After the Pull Request is closed, a comment can be added to the original JIRA issue referencing the Pull Request, and the issue can be resolved and closed.

Documentation

Documentation is one useful way to become involved with SystemML. SystemML online documentation is generated from markdown using Jekyll. For more information, please see GitHub’s Using Jekyll as a static site generator with GitHub Pages.

After installing Jekyll locally (see Setting up your GitHub Pages site locally with Jekyll), Jekyll can be run from the docs folder via:

bundle exec jekyll serve

This allows you to work on the documentation locally at http://127.0.0.1:4000.

You can allow others to preview your documentation updates on GitHub by pushing the docs subtree of your branch to your remote gh-pages branch.

git subtree push --prefix docs origin gh-pages

For instance, if you have filed a Pull Request for a documentation update on a regular branch, you could additionally push the docs subtree to the remote gh-pages branch. In the Pull Request conversation, you could include a link to the documentation that was automatically generated when you pushed to gh-pages. The URL is http://<YOUR_NAME>.github.io/systemml/.

If you experience issues pushing the docs subtree to the gh-pages branch because you’ve previously pushed from a different branch, one simple solution is to delete the remote gh-pages branch and perform the subtree command again.

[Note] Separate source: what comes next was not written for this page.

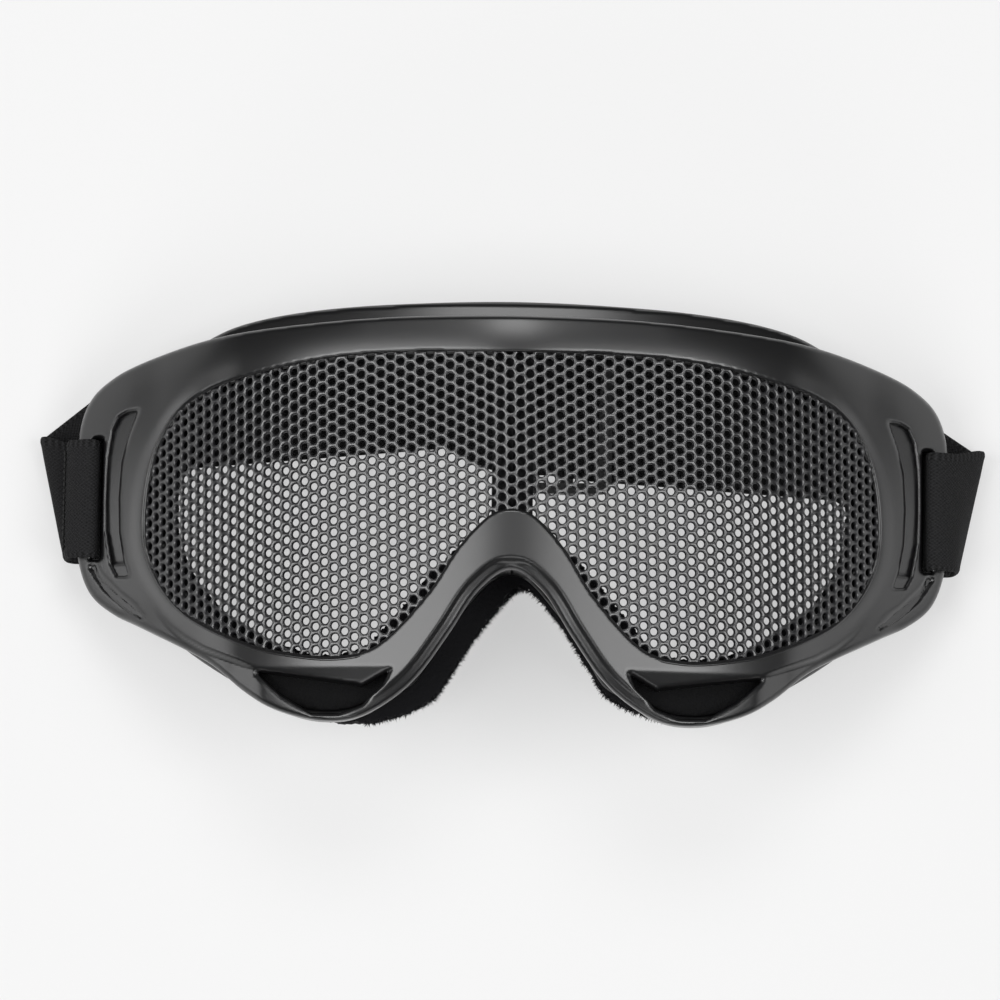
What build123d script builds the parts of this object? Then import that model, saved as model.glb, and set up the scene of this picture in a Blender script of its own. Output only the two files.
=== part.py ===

git push origin --delete gh-pages

Code Format

Java Code Format

Java in SystemML should be formatted using a standard format. The “SystemML Format” at dev/code-style/systemml-style-eclipse.xml can be imported into Eclipse and dev/code-style/systemml-style-intellij.xml can be imported into IntelliJ for this purpose.

No trailing whitespace is preferred. IDEs such as Eclipse and IntelliJ can be configured for this option.

DML Code Format

DML in SystemML should be formatted according to a standard format. Indentation in DML files should be two spaces.